---------- Provided material ----------

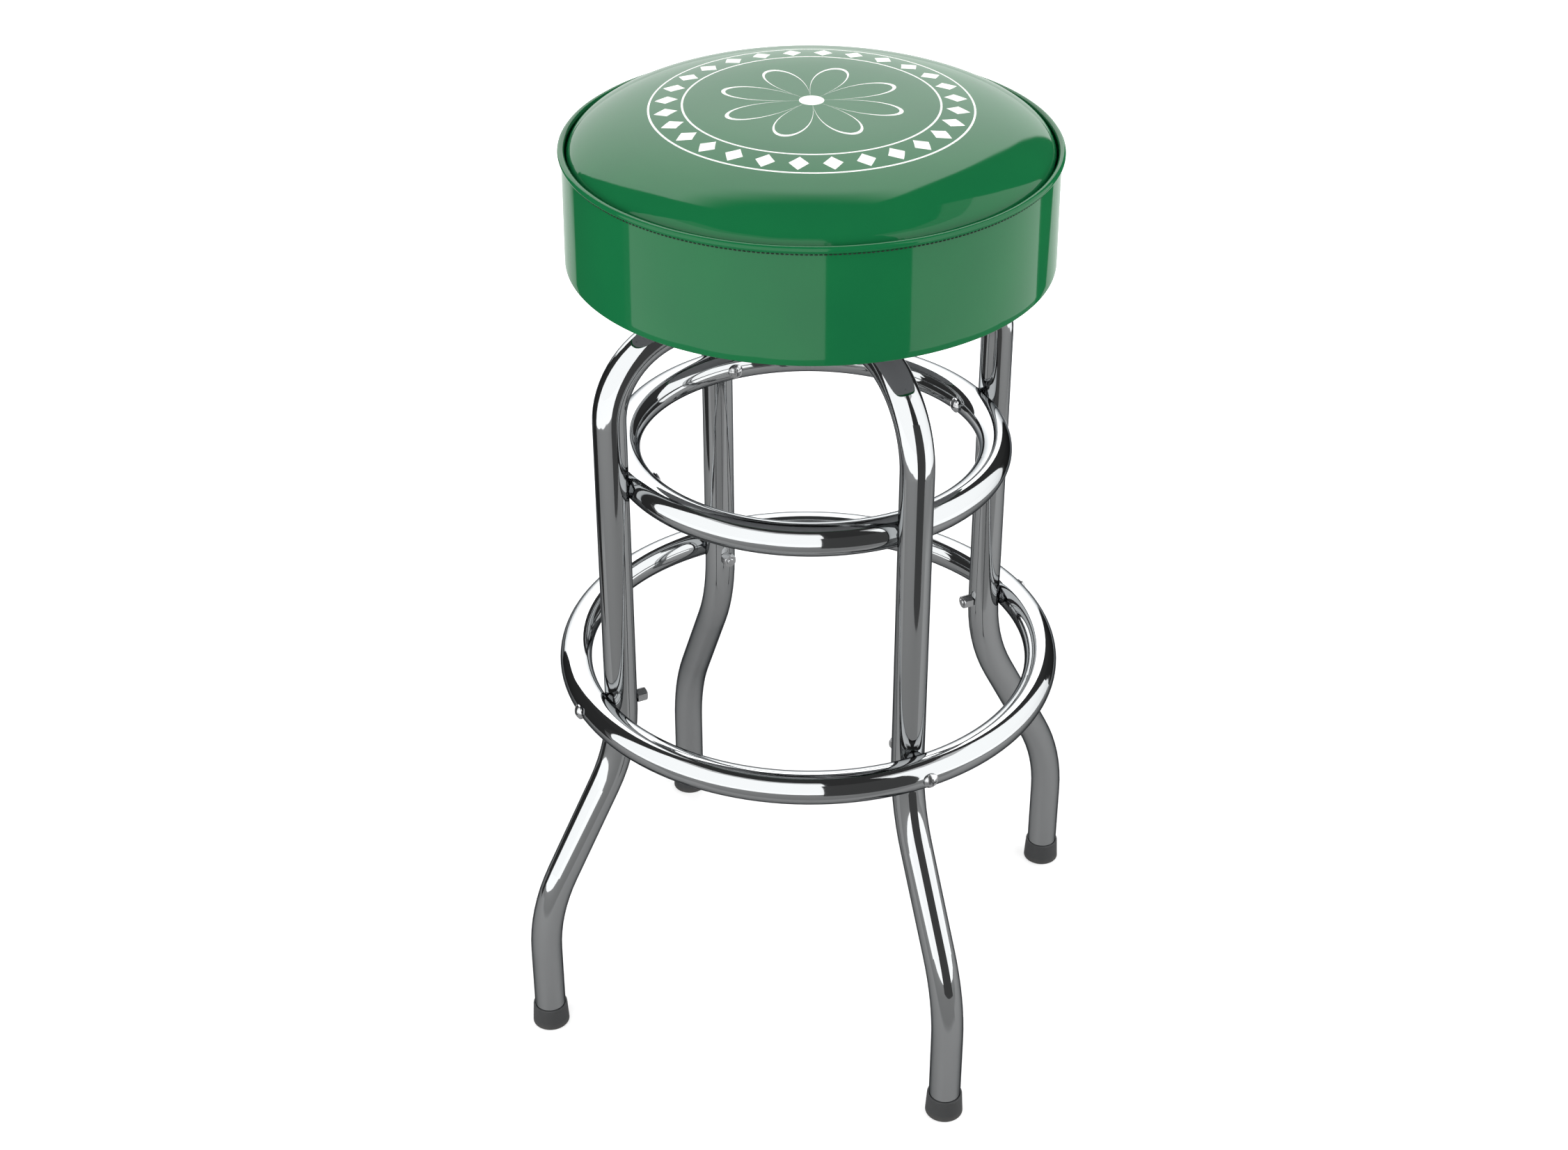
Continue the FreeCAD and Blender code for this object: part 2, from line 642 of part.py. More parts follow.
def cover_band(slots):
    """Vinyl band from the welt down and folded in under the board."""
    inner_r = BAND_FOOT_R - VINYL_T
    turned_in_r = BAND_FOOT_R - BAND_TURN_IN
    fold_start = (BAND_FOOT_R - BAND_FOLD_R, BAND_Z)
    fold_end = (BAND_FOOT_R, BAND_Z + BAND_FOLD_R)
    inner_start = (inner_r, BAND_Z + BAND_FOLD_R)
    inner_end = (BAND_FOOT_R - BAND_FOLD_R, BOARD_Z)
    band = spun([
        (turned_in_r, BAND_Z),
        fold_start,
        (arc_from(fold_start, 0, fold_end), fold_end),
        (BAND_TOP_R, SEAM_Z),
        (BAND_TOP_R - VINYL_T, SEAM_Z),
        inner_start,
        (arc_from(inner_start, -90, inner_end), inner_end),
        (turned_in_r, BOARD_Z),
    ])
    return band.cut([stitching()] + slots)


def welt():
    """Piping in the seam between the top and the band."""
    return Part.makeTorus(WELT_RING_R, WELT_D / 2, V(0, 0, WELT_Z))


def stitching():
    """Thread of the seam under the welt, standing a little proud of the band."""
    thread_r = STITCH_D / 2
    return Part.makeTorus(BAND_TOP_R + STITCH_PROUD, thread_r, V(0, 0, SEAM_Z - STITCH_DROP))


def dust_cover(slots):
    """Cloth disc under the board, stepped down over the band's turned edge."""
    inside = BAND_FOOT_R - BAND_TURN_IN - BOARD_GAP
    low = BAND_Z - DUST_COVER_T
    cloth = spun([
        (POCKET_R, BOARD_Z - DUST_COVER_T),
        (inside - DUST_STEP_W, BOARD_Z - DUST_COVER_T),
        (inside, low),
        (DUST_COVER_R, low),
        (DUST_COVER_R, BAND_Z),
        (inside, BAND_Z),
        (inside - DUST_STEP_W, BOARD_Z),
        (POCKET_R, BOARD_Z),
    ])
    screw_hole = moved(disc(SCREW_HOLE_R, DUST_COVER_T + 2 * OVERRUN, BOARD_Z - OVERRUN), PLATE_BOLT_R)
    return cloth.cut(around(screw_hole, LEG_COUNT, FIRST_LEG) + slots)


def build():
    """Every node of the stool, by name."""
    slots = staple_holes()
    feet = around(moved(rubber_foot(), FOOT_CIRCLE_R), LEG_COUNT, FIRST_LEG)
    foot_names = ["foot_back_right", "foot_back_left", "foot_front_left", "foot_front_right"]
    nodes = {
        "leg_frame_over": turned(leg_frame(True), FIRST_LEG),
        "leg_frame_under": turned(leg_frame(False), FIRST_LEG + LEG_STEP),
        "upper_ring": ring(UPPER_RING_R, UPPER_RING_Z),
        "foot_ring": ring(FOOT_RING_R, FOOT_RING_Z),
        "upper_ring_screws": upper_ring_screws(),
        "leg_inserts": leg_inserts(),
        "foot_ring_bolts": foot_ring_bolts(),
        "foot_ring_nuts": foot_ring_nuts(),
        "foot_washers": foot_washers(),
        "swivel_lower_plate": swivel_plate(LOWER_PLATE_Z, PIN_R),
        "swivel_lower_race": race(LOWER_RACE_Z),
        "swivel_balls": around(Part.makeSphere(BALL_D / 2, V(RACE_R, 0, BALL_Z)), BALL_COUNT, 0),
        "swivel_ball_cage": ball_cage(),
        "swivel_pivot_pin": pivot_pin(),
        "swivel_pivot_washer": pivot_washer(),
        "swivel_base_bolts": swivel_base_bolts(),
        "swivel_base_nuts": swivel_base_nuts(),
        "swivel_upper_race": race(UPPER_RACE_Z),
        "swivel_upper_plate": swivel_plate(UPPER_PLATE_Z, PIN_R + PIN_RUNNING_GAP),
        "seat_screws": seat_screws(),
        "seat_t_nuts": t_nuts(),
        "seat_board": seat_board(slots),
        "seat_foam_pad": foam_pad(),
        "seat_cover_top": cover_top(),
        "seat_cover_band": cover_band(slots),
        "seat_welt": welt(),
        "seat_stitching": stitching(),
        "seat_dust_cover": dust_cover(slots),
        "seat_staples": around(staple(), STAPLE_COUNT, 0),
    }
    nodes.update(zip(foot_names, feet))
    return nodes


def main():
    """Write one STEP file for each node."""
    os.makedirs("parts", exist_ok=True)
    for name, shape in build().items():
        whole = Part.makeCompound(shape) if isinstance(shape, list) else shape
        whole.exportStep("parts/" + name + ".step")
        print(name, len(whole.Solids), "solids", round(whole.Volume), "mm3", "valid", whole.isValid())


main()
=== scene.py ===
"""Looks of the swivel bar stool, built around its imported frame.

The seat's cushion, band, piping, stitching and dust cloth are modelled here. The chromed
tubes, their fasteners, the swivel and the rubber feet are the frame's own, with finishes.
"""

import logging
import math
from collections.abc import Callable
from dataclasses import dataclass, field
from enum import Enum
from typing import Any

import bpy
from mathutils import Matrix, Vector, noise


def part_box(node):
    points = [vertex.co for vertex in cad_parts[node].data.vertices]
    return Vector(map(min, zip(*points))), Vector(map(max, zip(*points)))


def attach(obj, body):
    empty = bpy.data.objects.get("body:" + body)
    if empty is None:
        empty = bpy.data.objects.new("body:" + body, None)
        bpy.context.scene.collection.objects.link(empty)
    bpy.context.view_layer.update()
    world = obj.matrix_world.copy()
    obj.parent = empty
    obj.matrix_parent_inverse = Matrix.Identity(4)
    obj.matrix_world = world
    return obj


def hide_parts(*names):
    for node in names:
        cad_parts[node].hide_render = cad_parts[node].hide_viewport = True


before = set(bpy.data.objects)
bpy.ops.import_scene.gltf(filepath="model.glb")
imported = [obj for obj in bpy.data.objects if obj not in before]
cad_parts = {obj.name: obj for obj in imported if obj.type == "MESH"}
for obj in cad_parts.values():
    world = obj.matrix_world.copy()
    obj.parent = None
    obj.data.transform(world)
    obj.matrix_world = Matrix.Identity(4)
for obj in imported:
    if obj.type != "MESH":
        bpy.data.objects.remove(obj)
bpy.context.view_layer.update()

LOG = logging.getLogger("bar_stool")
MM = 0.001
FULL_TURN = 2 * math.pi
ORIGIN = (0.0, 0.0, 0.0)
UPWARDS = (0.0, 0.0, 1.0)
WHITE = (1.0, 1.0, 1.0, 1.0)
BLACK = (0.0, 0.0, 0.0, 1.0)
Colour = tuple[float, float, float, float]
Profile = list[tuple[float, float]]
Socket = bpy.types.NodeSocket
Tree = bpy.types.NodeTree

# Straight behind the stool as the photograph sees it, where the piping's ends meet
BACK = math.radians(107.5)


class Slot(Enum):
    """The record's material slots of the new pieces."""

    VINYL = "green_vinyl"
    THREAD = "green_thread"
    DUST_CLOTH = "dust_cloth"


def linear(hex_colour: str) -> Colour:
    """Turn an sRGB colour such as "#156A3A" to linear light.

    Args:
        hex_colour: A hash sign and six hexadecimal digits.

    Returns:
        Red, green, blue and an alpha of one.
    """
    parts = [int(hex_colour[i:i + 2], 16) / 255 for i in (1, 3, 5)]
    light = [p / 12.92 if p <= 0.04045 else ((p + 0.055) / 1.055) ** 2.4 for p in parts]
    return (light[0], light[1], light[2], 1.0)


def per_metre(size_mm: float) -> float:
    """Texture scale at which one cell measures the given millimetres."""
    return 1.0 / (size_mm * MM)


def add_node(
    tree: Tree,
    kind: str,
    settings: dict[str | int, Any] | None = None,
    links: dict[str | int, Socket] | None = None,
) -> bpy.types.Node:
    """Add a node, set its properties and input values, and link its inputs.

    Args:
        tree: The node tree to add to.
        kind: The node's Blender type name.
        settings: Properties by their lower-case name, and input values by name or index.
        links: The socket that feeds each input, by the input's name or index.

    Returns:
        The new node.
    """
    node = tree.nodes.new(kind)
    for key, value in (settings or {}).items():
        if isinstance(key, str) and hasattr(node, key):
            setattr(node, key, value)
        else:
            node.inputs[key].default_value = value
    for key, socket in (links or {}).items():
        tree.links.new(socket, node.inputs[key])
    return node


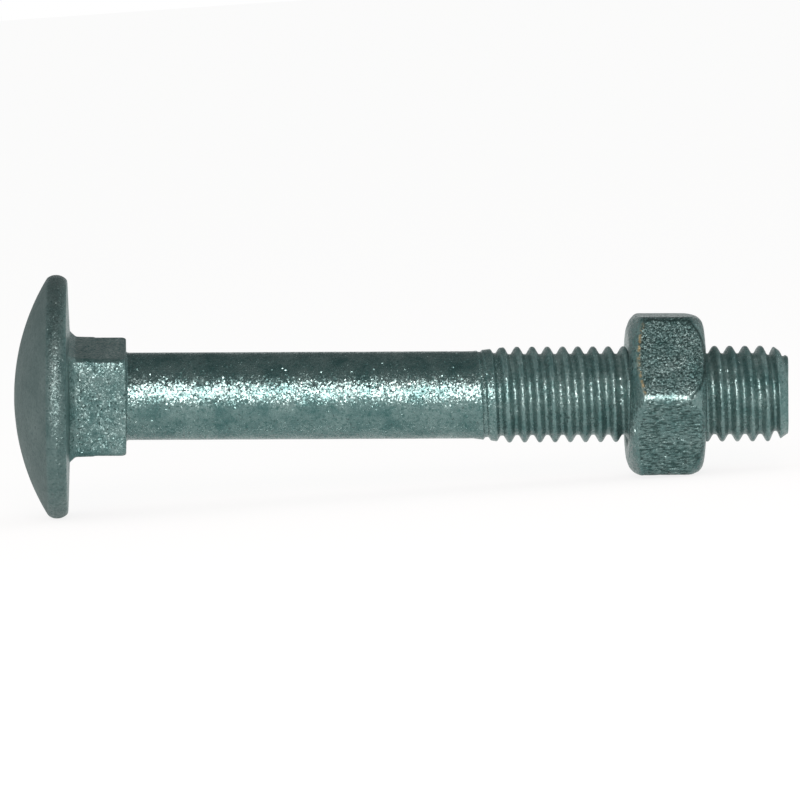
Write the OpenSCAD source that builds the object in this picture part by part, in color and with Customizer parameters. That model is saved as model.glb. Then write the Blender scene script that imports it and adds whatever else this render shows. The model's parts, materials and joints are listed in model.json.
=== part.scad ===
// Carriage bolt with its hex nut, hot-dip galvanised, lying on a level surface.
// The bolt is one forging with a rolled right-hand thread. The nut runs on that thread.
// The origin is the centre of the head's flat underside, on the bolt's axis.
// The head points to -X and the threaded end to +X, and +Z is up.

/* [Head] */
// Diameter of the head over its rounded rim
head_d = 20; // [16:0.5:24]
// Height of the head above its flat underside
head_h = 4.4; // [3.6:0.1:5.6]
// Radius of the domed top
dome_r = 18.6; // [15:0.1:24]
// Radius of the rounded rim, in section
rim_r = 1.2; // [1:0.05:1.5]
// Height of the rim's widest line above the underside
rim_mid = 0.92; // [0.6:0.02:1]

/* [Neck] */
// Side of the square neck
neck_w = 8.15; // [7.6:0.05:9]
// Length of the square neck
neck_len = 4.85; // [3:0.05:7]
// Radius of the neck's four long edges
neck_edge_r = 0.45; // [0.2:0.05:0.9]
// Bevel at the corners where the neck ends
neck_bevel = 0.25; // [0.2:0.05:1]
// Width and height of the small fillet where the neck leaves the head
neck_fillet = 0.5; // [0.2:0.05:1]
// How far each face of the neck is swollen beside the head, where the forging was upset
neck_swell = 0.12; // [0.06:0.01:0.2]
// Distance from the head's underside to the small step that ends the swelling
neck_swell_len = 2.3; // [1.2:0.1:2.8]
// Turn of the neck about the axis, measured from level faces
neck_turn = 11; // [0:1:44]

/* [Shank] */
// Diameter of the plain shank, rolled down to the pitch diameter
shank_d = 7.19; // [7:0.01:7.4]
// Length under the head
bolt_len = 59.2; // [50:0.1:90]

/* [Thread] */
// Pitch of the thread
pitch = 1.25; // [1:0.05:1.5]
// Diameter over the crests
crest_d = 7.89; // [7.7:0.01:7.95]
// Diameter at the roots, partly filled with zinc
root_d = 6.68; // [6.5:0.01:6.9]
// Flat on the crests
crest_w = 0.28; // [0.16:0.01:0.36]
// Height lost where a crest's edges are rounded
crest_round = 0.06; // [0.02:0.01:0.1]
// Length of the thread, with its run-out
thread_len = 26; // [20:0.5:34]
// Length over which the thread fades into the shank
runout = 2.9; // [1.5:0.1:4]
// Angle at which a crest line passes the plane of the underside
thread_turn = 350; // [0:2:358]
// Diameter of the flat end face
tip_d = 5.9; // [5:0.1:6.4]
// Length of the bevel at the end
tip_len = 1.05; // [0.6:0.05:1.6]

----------

(Objective)
Reproduce verbatim the lines above, from the line with "nodes.update(zip(foot_names, feet))" through the line with "from mathutils import Matrix, Vector, noise".

(Reply)
    nodes.update(zip(foot_names, feet))
    return nodes


def main():
    """Write one STEP file for each node."""
    os.makedirs("parts", exist_ok=True)
    for name, shape in build().items():
        whole = Part.makeCompound(shape) if isinstance(shape, list) else shape
        whole.exportStep("parts/" + name + ".step")
        print(name, len(whole.Solids), "solids", round(whole.Volume), "mm3", "valid", whole.isValid())


main()
=== scene.py ===
"""Looks of the swivel bar stool, built around its imported frame.

The seat's cushion, band, piping, stitching and dust cloth are modelled here. The chromed
tubes, their fasteners, the swivel and the rubber feet are the frame's own, with finishes.
"""

import logging
import math
from collections.abc import Callable
from dataclasses import dataclass, field
from enum import Enum
from typing import Any

import bpy
from mathutils import Matrix, Vector, noise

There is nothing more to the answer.